During 2016, the Company entered into a supply agreement (the Supply Agreement) and a joint development agreement (the JDA) with BASF SE (BASF). Pursuant to the Supply Agreement, the Company will sell exclusively to BASF the Company’s Spaceloft ® A2 product at annual volumes to be specified by BASF, subject to certain volume limits. The Supply Agreement will terminate on December 31, 2027. Upon expiration of the Supply Agreement, the Company will be subject to a post-termination supply commitment for an additional two years. The JDA is designed to facilitate the collaboration between the parties on the development and commercialization of new products.

In addition, BASF will make a non-interest bearing prepayment to the Company in the aggregate amount of $22 million during the construction of the Company’s planned manufacturing facility in Statesboro, Georgia (Plant Two), subject to the Company’s prior satisfaction of certain preconditions, including securing a debt commitment from a third party lender for at least $30 million. BASF is obligated to pay the prepayment to the Company in eight equal consecutive quarterly installments commencing on the first day of the calendar quarter following the date on which the preconditions are met. Once commenced, BASF’s obligation to make such quarterly payments shall be subject to postponement in the event of delays of three months or more in the projected date of completion of Plant Two by a commensurate number of months.

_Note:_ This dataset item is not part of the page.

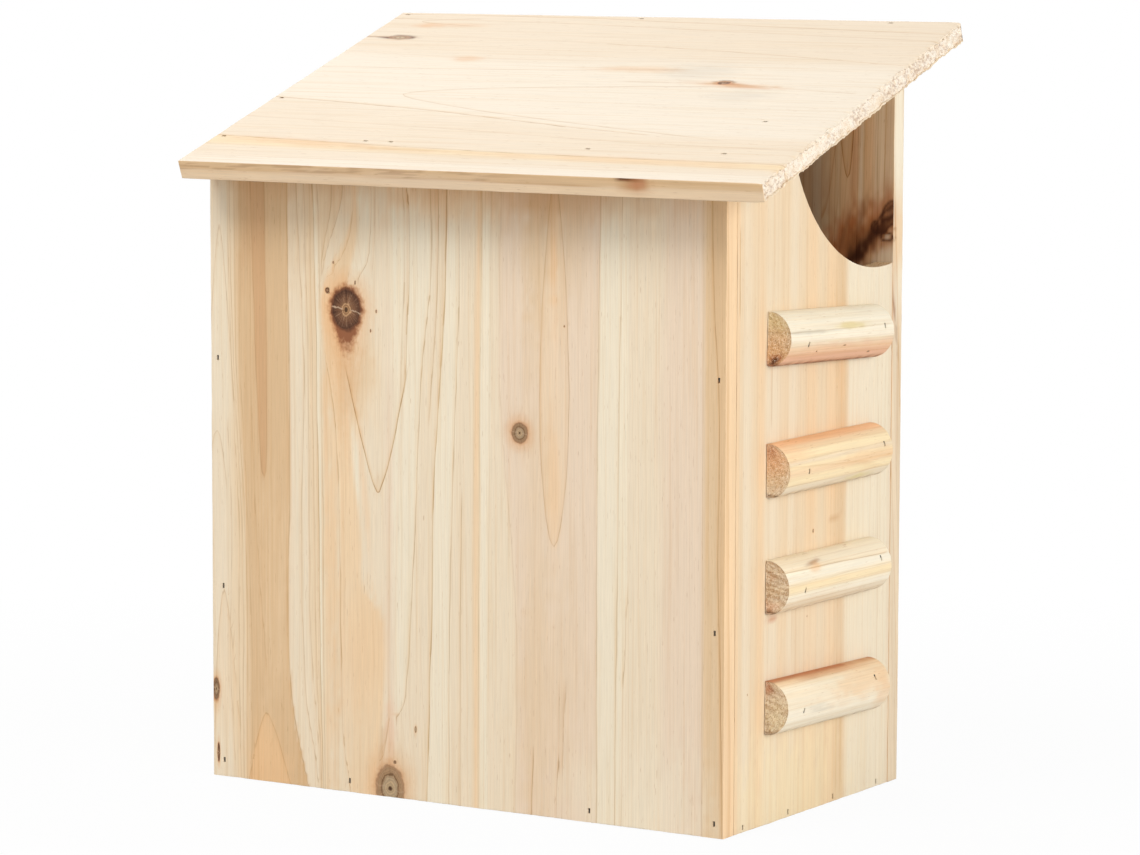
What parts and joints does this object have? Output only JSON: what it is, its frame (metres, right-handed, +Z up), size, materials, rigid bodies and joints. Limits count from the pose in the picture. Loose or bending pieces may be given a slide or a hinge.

After October 1, 2018, the Company will, at BASF’s instruction, credit up to 25.3% of any amounts invoiced by the Company for Spaceloft ® A2 product sold to BASF against the prepayment balance. However, BASF has no obligation to purchase products under the Supply Agreement. If any of the prepayment remains uncredited against amounts invoiced by the Company as of September 30, 2023, BASF may request that the Company repay the uncredited amount to BASF in four equal quarterly installments beginning on December 31, 2023. The repayment obligation will be secured by a security interest in real estate, plant and equipment at the Company’s Rhode Island and Georgia manufacturing facilities.

As of December 31, 2016, the Company anticipates that the impact of constrained capital investment and low activity levels in the global energy markets will continue into 2017. With this view of the market, the Company has elected to temporarily delay the board approved Plant Two project and its related financing to better align the capacity expansion with the Company’s assessment of demand for the 2018 to 2020 period. As a result, the Company has yet to fulfill the prepayment preconditions and commencement of the quarterly prepayments from BASF will be delayed until the preconditions are satisfied.

Litigation

The Company is, from time to time, a party to litigation that arises in the normal course of its business operations. See Part I, Item 3 (“Legal Proceedings”) of this Annual Report on Form 10-K for a description of certain of the Company’s current legal proceedings. The Company is not presently a party to any litigation for which it believes a loss is probable requiring an amount to be accrued or a possible loss contingency requiring disclosure.